▸ **GOAL OF THE EXERCISE**
Give the entries again, word for word.

******

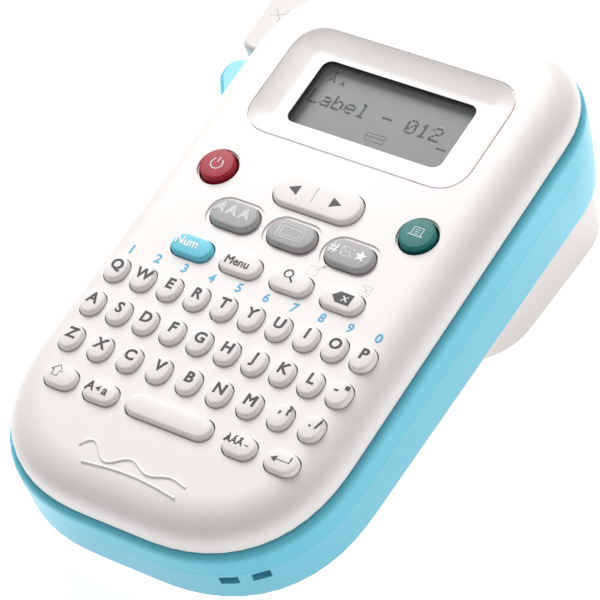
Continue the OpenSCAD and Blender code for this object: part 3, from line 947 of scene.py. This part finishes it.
def cap(name, key):
    """Rubber key: hidden lip, slightly tapered skirt and softly rounded, nearly flat top"""
    obj = key_plate(name, key, 0.8, 5.35, 9)
    size = (key[2] + 1.6, key[3] + 1.6)
    top = min(key[2], key[3]) / 2 - 1.6
    steps = [(0, 0.8), (0.8, 0.01), (0, 3.44), (0.12, 0.55)] + rounding(1.1, 1.08, 7, 2.15)
    steps += [(top * 0.3, 0.075), (top * 0.3, 0.045), (top * 0.25, 0.02)]
    return dome(obj, steps, key[:2], size)


def key_colour(name):
    """Finish of a key's cap"""
    if name == "num":
        return "cyan_key"
    return "grey_key" if name in MODE_KEYS else "white_key"


class LABELMAKER_OT_keys(bpy.types.Operator):
    """Every sliding key with flat ends"""
    bl_idname = "labelmaker.keys"
    bl_label = "Keys"

    def execute(self, context):
        models = {}
        for name, key in KEYS.items():
            shape = key[2:]
            if shape not in models:
                models[shape] = cap("key_model", (0, 0, *shape))
            use(models[shape])
            bpy.ops.object.duplicate(linked=False)
            obj = context.object
            obj.name = obj.data.name = "cap_" + name
            place(obj, key[0], key[1], 0)
            colour = key_colour(name)
            settle(obj, name + "_key", finish_of(colour), ["key_" + name], 60)
        for obj in models.values():
            bpy.data.objects.remove(obj)
        return {"FINISHED"}


class LABELMAKER_OT_round_keys(bpy.types.Operator):
    """Round power and print keys"""
    bl_idname = "labelmaker.round_keys"
    bl_label = "Round keys"

    def execute(self, context):
        for name, colour in (("power", "red_key"), ("print", "green_key")):
            x, y = ROUND_KEYS[name]
            obj = disc("cap_" + name, x, y, 5.35, ROUND_KEY_R + 0.8, 72)
            steps = [(0, 0.8), (0.8, 0.01), (0, 4.04)] + rounding(0.7, 1.0, 6, 2.2)
            steps += [(0.9, 0.1), (1.2, 0.06), (1.4, 0.03)]
            dome(obj, steps, (x, y), [2 * ROUND_KEY_R + 1.6] * 2)
            settle(obj, name + "_key", finish_of(colour), ["key_" + name], 60)
        return {"FINISHED"}


class LABELMAKER_OT_cursor_key(bpy.types.Operator):
    """Rocking cursor key"""
    bl_idname = "labelmaker.cursor_key"
    bl_label = "Cursor key"

    def execute(self, context):
        obj = key_plate("cap_cursor", CURSOR_KEY, 0, 5.7, 12)
        steps = [(0, 3.9), (0.12, 0.5)] + rounding(1.2, 1.12, 7, 2.15) + [(1.2, 0.1), (1.4, 0.05)]
        dome(obj, steps, CURSOR_KEY[:2], CURSOR_KEY[2:4])
        settle(obj, "cursor_key", finish_of("white_key"), ["key_cursor"], 60)
        return {"FINISHED"}


# ---------------------------------------------------------------- printed marks

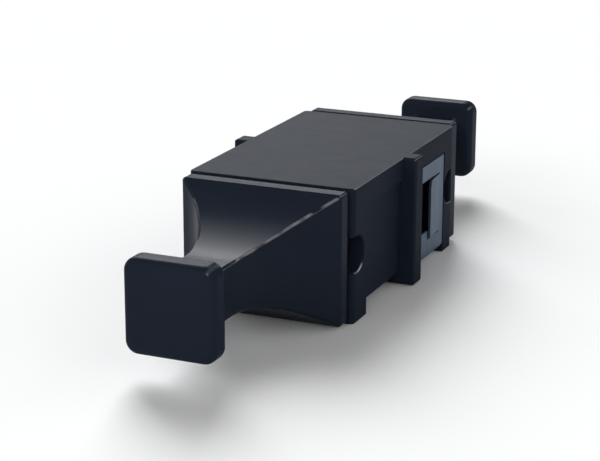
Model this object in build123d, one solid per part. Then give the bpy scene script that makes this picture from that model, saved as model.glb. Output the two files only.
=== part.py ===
from build123d import *
import math
import os

# An MPO fibre adapter with its panel clip and its two dust plugs.
# Frame: millimetres, +Z up, +Y along the port axis towards the rear, +X across the ports.
# The origin is under the middle of the housing, on the plane of its lowest faces.

# Housing
body_width = 12.9
body_height = 10.0
body_length = 21.2
end_corner_radius = 0.4
body_edge_break = 0.07

# Recess for the panel clip, along both sides and under the housing
side_recess = 0.27
bottom_recess = 0.97
recess_top_drop = 1.75
recess_edge_radius = 0.15
front_collar = 2.5
rear_collar = 2.02

# Panel flange, a rib round both sides and the bottom
rib_front = -0.84
rib_thickness = 1.5
rib_overhang = 1.03
rib_corner_radius = 0.22
rib_bottom_rise = 0.1
rib_front_break = 0.15
rib_rear_break = 0.06

# Ports, the web between them and their keyways
port_axis_rise = 0.12
port_width = 10.6
port_height = 6.8
port_corner_radius = 0.5
mouth_chamfer = 0.3
web_thickness = 1.0
web_window_width = 8.0
web_window_height = 4.2
keyway_width = 3.0
keyway_depth = 0.7
keyway_length = 6.5

# Finger notches, open to the end faces
notch_radius = 1.32
notch_depth = 2.02
notch_rim_break = 0.08

# Latch inserts
insert_clearance = 0.05
insert_plate = 1.2
ferrule_width = 6.9
ferrule_height = 3.0
ferrule_collar_wall = 0.6
ferrule_collar_depth = 0.6
ferrule_collar_radius = 0.3
arm_gap = 0.4
arm_thickness = 0.7
arm_height = 3.8
hook_inset = 4.45
hook_depth = 0.45
hook_land = 0.3
hook_ramp = 0.9

# Panel clip, a folded sheet
sheet = 0.2
clip_clearance = 0.03
clip_bottom_gap = 0.27
clip_bend_radius = 0.15
clip_top_gap = 0.13
clip_end_gap = 0.1
clip_heel_radius = 0.4
window_top_drop = 1.38
window_bottom_rise = 1.77
window_length = 1.9
tab_root_inset = 0.98
tab_length = 2.5
tab_slit = 0.12
tab_bottom_rise = 1.15
tab_proud = 0.2
tab_corner = 0.55

# Pocket in the housing wall behind the clip's window
pocket_margin = 0.15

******

▸ **TASK RESPONSE**
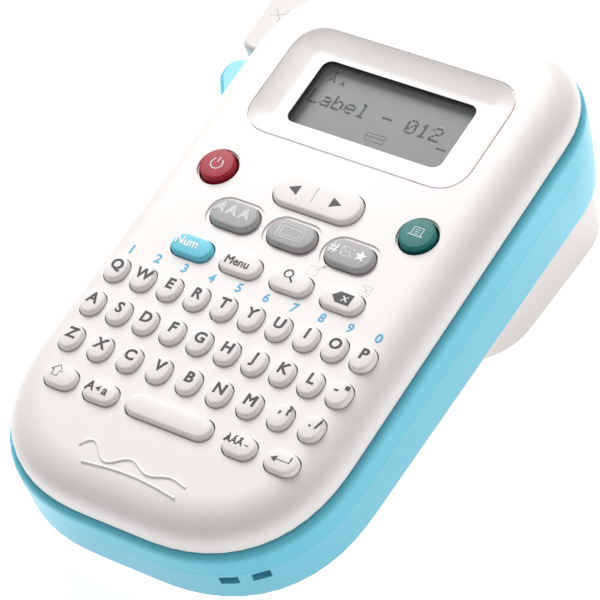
Continue the OpenSCAD and Blender code for this object: part 3, from line 947 of scene.py. This part finishes it.
def cap(name, key):
    """Rubber key: hidden lip, slightly tapered skirt and softly rounded, nearly flat top"""
    obj = key_plate(name, key, 0.8, 5.35, 9)
    size = (key[2] + 1.6, key[3] + 1.6)
    top = min(key[2], key[3]) / 2 - 1.6
    steps = [(0, 0.8), (0.8, 0.01), (0, 3.44), (0.12, 0.55)] + rounding(1.1, 1.08, 7, 2.15)
    steps += [(top * 0.3, 0.075), (top * 0.3, 0.045), (top * 0.25, 0.02)]
    return dome(obj, steps, key[:2], size)


def key_colour(name):
    """Finish of a key's cap"""
    if name == "num":
        return "cyan_key"
    return "grey_key" if name in MODE_KEYS else "white_key"


class LABELMAKER_OT_keys(bpy.types.Operator):
    """Every sliding key with flat ends"""
    bl_idname = "labelmaker.keys"
    bl_label = "Keys"

    def execute(self, context):
        models = {}
        for name, key in KEYS.items():
            shape = key[2:]
            if shape not in models:
                models[shape] = cap("key_model", (0, 0, *shape))
            use(models[shape])
            bpy.ops.object.duplicate(linked=False)
            obj = context.object
            obj.name = obj.data.name = "cap_" + name
            place(obj, key[0], key[1], 0)
            colour = key_colour(name)
            settle(obj, name + "_key", finish_of(colour), ["key_" + name], 60)
        for obj in models.values():
            bpy.data.objects.remove(obj)
        return {"FINISHED"}


class LABELMAKER_OT_round_keys(bpy.types.Operator):
    """Round power and print keys"""
    bl_idname = "labelmaker.round_keys"
    bl_label = "Round keys"

    def execute(self, context):
        for name, colour in (("power", "red_key"), ("print", "green_key")):
            x, y = ROUND_KEYS[name]
            obj = disc("cap_" + name, x, y, 5.35, ROUND_KEY_R + 0.8, 72)
            steps = [(0, 0.8), (0.8, 0.01), (0, 4.04)] + rounding(0.7, 1.0, 6, 2.2)
            steps += [(0.9, 0.1), (1.2, 0.06), (1.4, 0.03)]
            dome(obj, steps, (x, y), [2 * ROUND_KEY_R + 1.6] * 2)
            settle(obj, name + "_key", finish_of(colour), ["key_" + name], 60)
        return {"FINISHED"}


class LABELMAKER_OT_cursor_key(bpy.types.Operator):
    """Rocking cursor key"""
    bl_idname = "labelmaker.cursor_key"
    bl_label = "Cursor key"

    def execute(self, context):
        obj = key_plate("cap_cursor", CURSOR_KEY, 0, 5.7, 12)
        steps = [(0, 3.9), (0.12, 0.5)] + rounding(1.2, 1.12, 7, 2.15) + [(1.2, 0.1), (1.4, 0.05)]
        dome(obj, steps, CURSOR_KEY[:2], CURSOR_KEY[2:4])
        settle(obj, "cursor_key", finish_of("white_key"), ["key_cursor"], 60)
        return {"FINISHED"}


# ---------------------------------------------------------------- printed marks

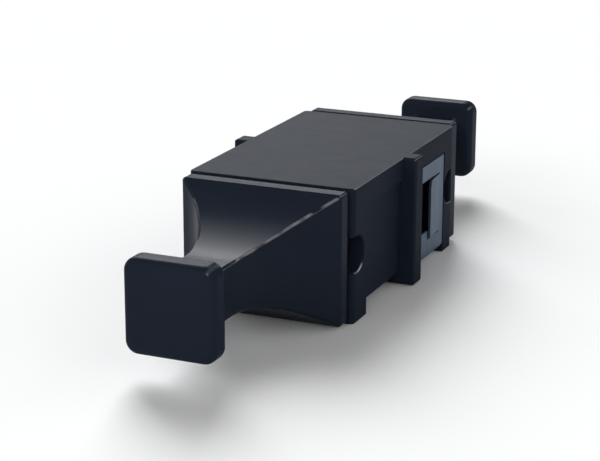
Model this object in build123d, one solid per part. Then give the bpy scene script that makes this picture from that model, saved as model.glb. Output the two files only.
=== part.py ===
from build123d import *
import math
import os

# An MPO fibre adapter with its panel clip and its two dust plugs.
# Frame: millimetres, +Z up, +Y along the port axis towards the rear, +X across the ports.
# The origin is under the middle of the housing, on the plane of its lowest faces.

# Housing
body_width = 12.9
body_height = 10.0
body_length = 21.2
end_corner_radius = 0.4
body_edge_break = 0.07

# Recess for the panel clip, along both sides and under the housing
side_recess = 0.27
bottom_recess = 0.97
recess_top_drop = 1.75
recess_edge_radius = 0.15
front_collar = 2.5
rear_collar = 2.02

# Panel flange, a rib round both sides and the bottom
rib_front = -0.84
rib_thickness = 1.5
rib_overhang = 1.03
rib_corner_radius = 0.22
rib_bottom_rise = 0.1
rib_front_break = 0.15
rib_rear_break = 0.06

# Ports, the web between them and their keyways
port_axis_rise = 0.12
port_width = 10.6
port_height = 6.8
port_corner_radius = 0.5
mouth_chamfer = 0.3
web_thickness = 1.0
web_window_width = 8.0
web_window_height = 4.2
keyway_width = 3.0
keyway_depth = 0.7
keyway_length = 6.5

# Finger notches, open to the end faces
notch_radius = 1.32
notch_depth = 2.02
notch_rim_break = 0.08

# Latch inserts
insert_clearance = 0.05
insert_plate = 1.2
ferrule_width = 6.9
ferrule_height = 3.0
ferrule_collar_wall = 0.6
ferrule_collar_depth = 0.6
ferrule_collar_radius = 0.3
arm_gap = 0.4
arm_thickness = 0.7
arm_height = 3.8
hook_inset = 4.45
hook_depth = 0.45
hook_land = 0.3
hook_ramp = 0.9

# Panel clip, a folded sheet
sheet = 0.2
clip_clearance = 0.03
clip_bottom_gap = 0.27
clip_bend_radius = 0.15
clip_top_gap = 0.13
clip_end_gap = 0.1
clip_heel_radius = 0.4
window_top_drop = 1.38
window_bottom_rise = 1.77
window_length = 1.9
tab_root_inset = 0.98
tab_length = 2.5
tab_slit = 0.12
tab_bottom_rise = 1.15
tab_proud = 0.2
tab_corner = 0.55

# Pocket in the housing wall behind the clip's window
pocket_margin = 0.15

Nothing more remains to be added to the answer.